Ülkede ve dünyada siyasetin etkisinin azaldığını ifade eden Demirtaş, buna karşın Kürt siyasetçiler olarak siyasetin değiştirici gücünü öne çıkarmaya çalıştıklarına değindi. 
“Biz tarihi gerçekleri ne unutacağız ne de unutturacağız” vurgusu yapan Demirtaş, “Bu dava vesilesiyle bir kez daha gerek insanlık tarihinin, gerek halklarımızın tarihinin bir kez daha gün yüzüne çıkması için elimizden geleni yapacağız" dedi. 

Demirtaş, şunları belirtti: 

"Doğada sadece güçlüler ayakta kalıyor. Hani kültür icat etmiştik; ona ne oldu? Ahlak, erdem; onlara ne oldu? Kültüre göre haklı olan biziz. Sizin ve benim mensup olduğumuz devlet bizim anavatanımızı zorla işgal etmiş. Erdemlilik anlaşmasını bozan devlettir, burada bir suçlu aranacaksa o biz değiliz, biz bunun mağduruyuz. 

(...) Din uğruna, inanç uğruna birbirini kesmeyen kalmadı. IŞİD’lilere sorun bakalım, İslam adına tam olarak neyi biliyorlar. Ya da sokağa dökülen linç güruhlarına, genel merkezimizin önüne gidip sarı torba bırakan gruplara bir sorun bakalım, uğruna uğraştıkları dinin ve kimliğin ne kadar farkındalar. Farkında değiller, bunlar sadece karnını doyuran, neslini sürdürmeye çalışan gruplardır. Homo sapiens bunlar. Kültürle alakaları yoktur. Erdemlilik sözleşmesi bozulmuşsa bir arada yaşamanın imkânı yoktur ki onu bozan biz değiliz. 

Biz sadece halkımızın onurunu, kimliğini savunduk, kendi topraklarında insanca yaşama hakkını savunduk. Vatan bizim, toprak bizim, emek bizim. Ankara’yı mı işgal ettik? Gelip orada halkın dilini kültürünü inancı mı yasakladık? Türkler işgale karşı çıktılar mı? Yunanlar, İngilizler, Bizanslılar vardı, Türkler buna karşı direndiler. Kürtler direnince neden terörist oluyor?" 
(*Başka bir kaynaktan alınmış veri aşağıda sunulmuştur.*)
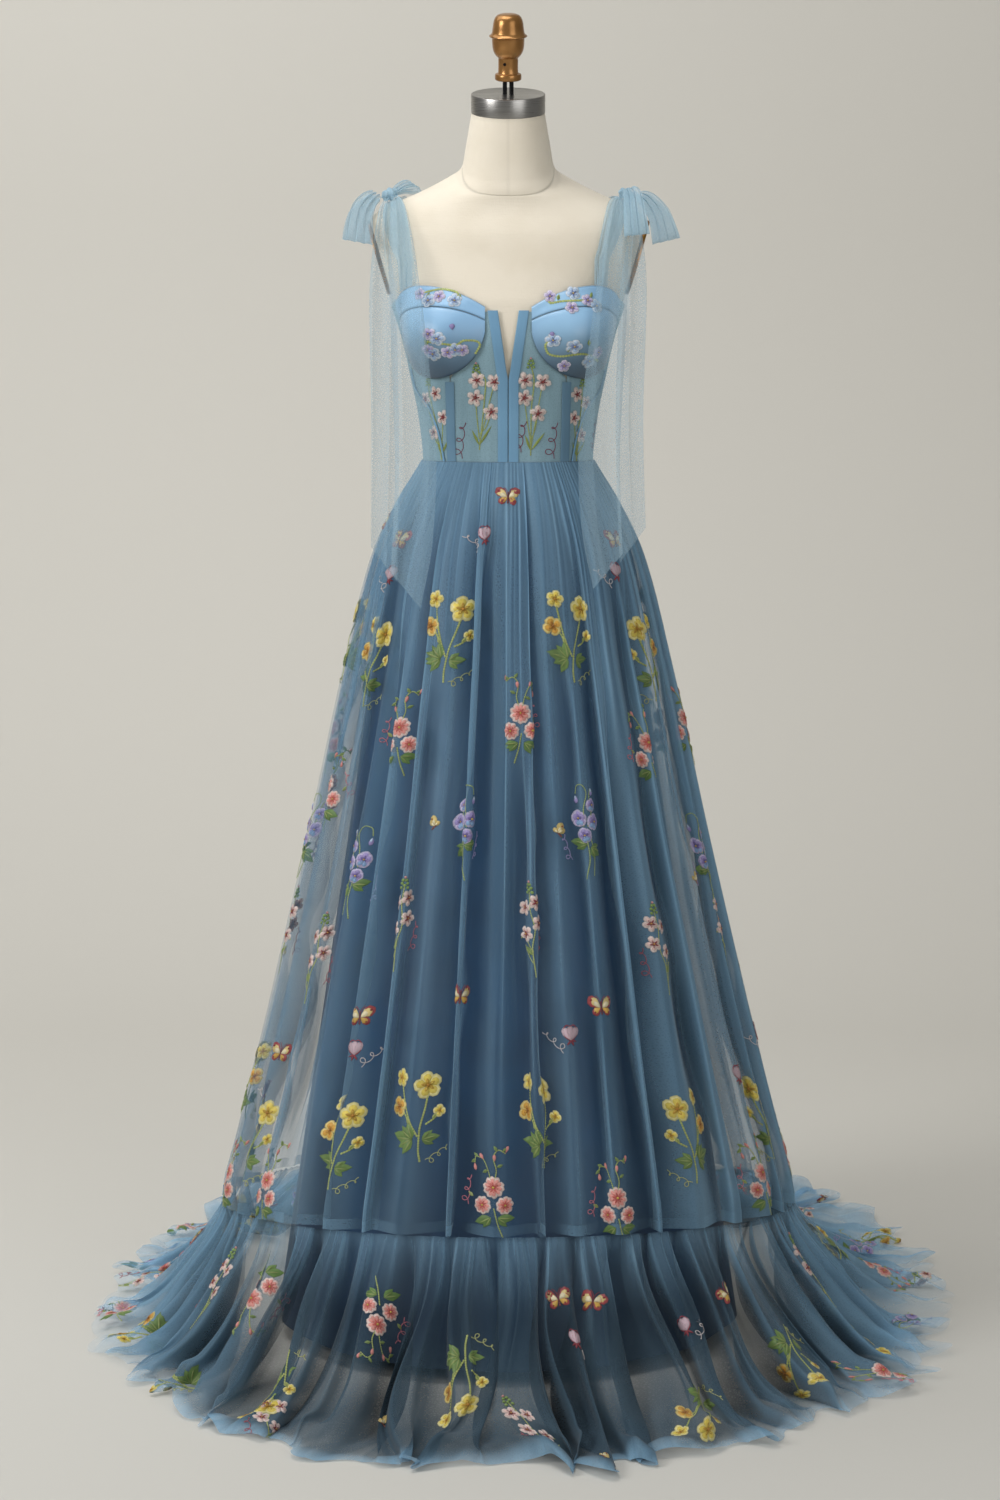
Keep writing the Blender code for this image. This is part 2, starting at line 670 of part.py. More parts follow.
def strap_grid(surface, rows, side):
    """A gathered strap over the shoulder, three points wide."""
    turns = [row.turn_deg for row in rows]
    grid = []
    for turn in np.linspace(turns[0], turns[-1], STRAP_ROWS + 1):
        middle, half_width, clearance = (
            float(np.interp(turn, turns, [row[k] for row in rows])) for k in (1, 2, 3)
        )
        away_from_knot = min(1.0, abs(turn - 90) / 90)
        middle -= side * STRAP_SHIFT * away_from_knot
        grid.append([over_shoulder(surface, side * (middle + half_width * k), turn,
                                   clearance)[0] for k in (-1, 0, 1)])
    return grid


def distance_at(height, x, at_front):
    """The distance round the body, at a height, to a place x out."""
    points, along = half_outline(height)
    middle = OUTLINE_STEPS // 2
    half = slice(0, middle) if at_front else slice(None, middle, -1)
    return float(np.interp(x, points[half, 0], along[half]))


def cup_top_row(line, side):
    """The strap's lowest row, moved onto the cup's top edge."""
    row = []
    for point in line:
        distance = distance_at(CUP_TOP.height, abs(point.x), True)
        height = cup_top_height(distance)
        off = cup_stands_off(height, distance)
        row.append(on_body(height + EDGE_GAP, distance, off, side))
    return row


def back_top_row(line, side):
    """The strap's last row, moved onto the top edge of the bodice's back."""
    ends = [SIDE_SEAM_HEIGHTS[-1], CENTRE_BACK_HEIGHTS[-1]]
    reaches = [half_round(ends[0]) / 2, half_round(ends[1])]
    row = []
    for point in line:
        distance = distance_at(sum(ends) / 2, abs(point.x), False)
        height = float(np.interp(distance, reaches, ends)) + EDGE_GAP
        row.append(on_body(height, distance, BODICE_STANDS_OFF, side))
    return row


def build_straps(surface):
    for label, side in SIDES:
        front = strap_grid(surface, FRONT_STRAP, side)
        front[0] = cup_top_row(front[0], side)
        cloth("strap_front_" + label, front, TULLE, "tulle")
        back = strap_grid(surface, BACK_STRAP, side)
        back[-1] = back_top_row(back[-1], side)
        cloth("strap_back_" + label, back, TULLE, "tulle")


def build_knot(surface, label, side):
    """A knot, which sits on the strap at the top of the shoulder, and its surface."""
    last = FRONT_STRAP[-1]
    stands_off = last.clearance + TULLE / 2 + SEAM_GAP + KNOT_HALF.z
    middle, normal = over_shoulder(surface, side * last.middle, last.turn_deg, stands_off)
    bm = bmesh.new()
    bmesh.ops.create_icosphere(bm, subdivisions=2, radius=1)
    knot = object_from("knot_" + label, bm, "tulle")
    knot.data.transform(Matrix.Diagonal((*KNOT_HALF, 1)))
    knot.data.transform(normal.to_track_quat("Z", "Y").to_matrix().to_4x4())
    knot.data.transform(Matrix.Translation(middle))
    return surface_of(knot)


def seated(grid, knot):
    """The grid with its root moved until the row there just clears the knot."""
    nearest = [(root, *knot.find_nearest(root)[:2]) for root in grid[0]]
    root, place, normal = min(nearest, key=lambda n: (n[0] - n[1]).dot(n[2]))
    move = place + normal * (SEAM_GAP + TULLE / 2) - root
    return [[point + move * max(0.0, 1 - (point - root).length / ROOT_REACH)
             for point in row] for row in grid]


def loop_grid(loop):
    """A bow loop: the strip goes out in front, turns at the end and comes back behind."""
    start, bend, end = Vector(loop.start), Vector(loop.bend), Vector(loop.end)
    grid = []
    for step in range(LOOP_STEPS + 1):
        turn = math.pi * float(np.interp(step / LOOP_STEPS, (0, 1), LOOP_TURN))
        out = math.sin(turn)
        middle = start.lerp(bend, out).lerp(bend.lerp(end, out), out)
        along = bend.lerp(end, out) - start.lerp(bend, out)
        across = Vector(loop.across)
        across = (across - across.project(along)).normalized()
        depth = along.cross(across).normalized()
        depth = -depth if depth.y > 0 else depth
        middle += depth * (LOOP_DEPTH * loop.puff * math.cos(turn) * out)
        half = (loop.root_width + (loop.end_width - loop.root_width) * out) / 2
        grid.append([middle + across * half * (2 * c / LOOP_COLUMNS - 1)
                     for c in range(LOOP_COLUMNS + 1)])
    return grid


def end_grid(rows, lift, side):
    """A hanging tie end, softly rippled across, with its cut end slanted."""
    top, bottom = rows[0].outer_z, rows[-1].outer_z
    grid = []
    for row in rows:
        raised = lift * (top - row.outer_z) / (top - bottom)
        line = []
        for c in range(END_COLUMNS + 1):
            x, z = between((row.outer_x, row.outer_z), (row.inner_x, row.inner_z),
                           c / END_COLUMNS)
            y = row.y + END_RIPPLE * math.cos(math.pi * c)
            line.append(Vector((side * x, y, z + raised)))
        grid.append(line)
    return grid


def build_bows(surface):
    """Each shoulder's knot, and the loops and hanging ends that come out of it."""
    for label, side in SIDES:
        knot = build_knot(surface, label, side)
        lift = LEFT_END_LIFT if side > 0 else 0.0
        for name, rows in (("tie_end_front_", FRONT_END), ("tie_end_outer_", OUTER_END)):
            cloth(name + label, seated(end_grid(rows, lift, side), knot), TULLE, "tulle")
        for loop in LOOPS:
            if loop.name.endswith(label):
                cloth(loop.name, seated(loop_grid(loop), knot), TULLE, "tulle")


def main():
    clear_scene()
    surface = surface_of(build_body())
    build_neck_fittings()
    build_armhole_plates()
    build_stand()
    build_bodice_panels()
    build_bodice_trims()
    build_placket()
    build_cups()
    build_straps(surface)
    build_bows(surface)
    build_lining()
    build_skirt()


main()
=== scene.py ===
"""A sheer tulle ball gown, embroidered with garden flowers, on a limbless dress form.

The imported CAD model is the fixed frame. The cloth shells, the form's fine skin and the
embroidery are built here on the ovals and outlines that the CAD solids follow, in metres,
+Z up, with the gown facing -Y. Left and right are the wearer's, so left is +X. A turn round
the gown is in degrees from the centre front, and is positive towards the wearer's left.
"""

import json
import logging
import math
from collections.abc import Callable, Sequence
from dataclasses import dataclass, field
from enum import Enum

import bpy
import numpy as np
from bpy.types import Node, NodeSocket, NodeTree, Object
from mathutils import Matrix, Vector
from mathutils.bvhtree import BVHTree

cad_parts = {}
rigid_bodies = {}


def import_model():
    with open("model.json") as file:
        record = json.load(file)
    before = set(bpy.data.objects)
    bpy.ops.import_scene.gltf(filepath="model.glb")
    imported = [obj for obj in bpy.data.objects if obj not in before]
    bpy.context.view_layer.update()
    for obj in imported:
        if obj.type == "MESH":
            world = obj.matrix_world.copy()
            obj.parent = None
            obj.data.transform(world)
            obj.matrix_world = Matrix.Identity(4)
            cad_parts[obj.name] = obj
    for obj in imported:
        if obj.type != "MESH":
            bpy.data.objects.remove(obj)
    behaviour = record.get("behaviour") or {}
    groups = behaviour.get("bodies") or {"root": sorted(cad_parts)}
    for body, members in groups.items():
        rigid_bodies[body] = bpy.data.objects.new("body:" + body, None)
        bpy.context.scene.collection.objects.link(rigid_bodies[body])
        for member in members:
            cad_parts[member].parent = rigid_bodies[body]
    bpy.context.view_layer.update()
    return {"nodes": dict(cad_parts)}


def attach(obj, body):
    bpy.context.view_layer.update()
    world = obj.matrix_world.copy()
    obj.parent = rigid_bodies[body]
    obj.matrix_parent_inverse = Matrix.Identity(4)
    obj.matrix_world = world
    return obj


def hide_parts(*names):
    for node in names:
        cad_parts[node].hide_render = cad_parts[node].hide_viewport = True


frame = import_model()
LOG = logging.getLogger("gown")
Array = np.ndarray
Row = tuple[float, ...]
Table = Sequence[Row]
Carry = Callable[[Array, Array, Array], Array]  # flat points, lift and motif number to points
SIDES = {"left": 1, "right": -1}
WAIST = 1.1458
FRONT = -math.pi / 2
SEAM_GAP = 0.0003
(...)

'KÜRTLER İTAAT ETMEYECEK' 

Demirtaş, Kürt ve Türk halklarının tarihsel ilişkilerine değindi. 

"80 darbesi henüz bitmiş değildir, 80 darbesi bütün kurum kuruluşları ve zihniyeti ile devam ediyor” vurgusunda bulunan Demirtaş, şunları da söyledi: 

"Biz direniyoruz, hapiste direniyoruz, parlamentoda direniyoruz. Zulme karşı direniş haklıdır, meşrudur. Gece gündüz Gazze için direniş çağrısı yapıyorsun. Hilafet çağrısı yapıyorsun, o niye suç değil, biz özerklik isteyince niye suç! 

Kürt sorununun bir tek çözüm yolu var, Kürdün olduğu gibi kabul edilmesi. 
Biz Kürtler olarak itaat etmiyoruz. Birlikte yaşamaya varız ama bu zihniyete karşı sonuna kadar direneceğiz." 

Duruşma yarın saat 10.00’da Demirtaş’ın savunmasıyla devam edecek.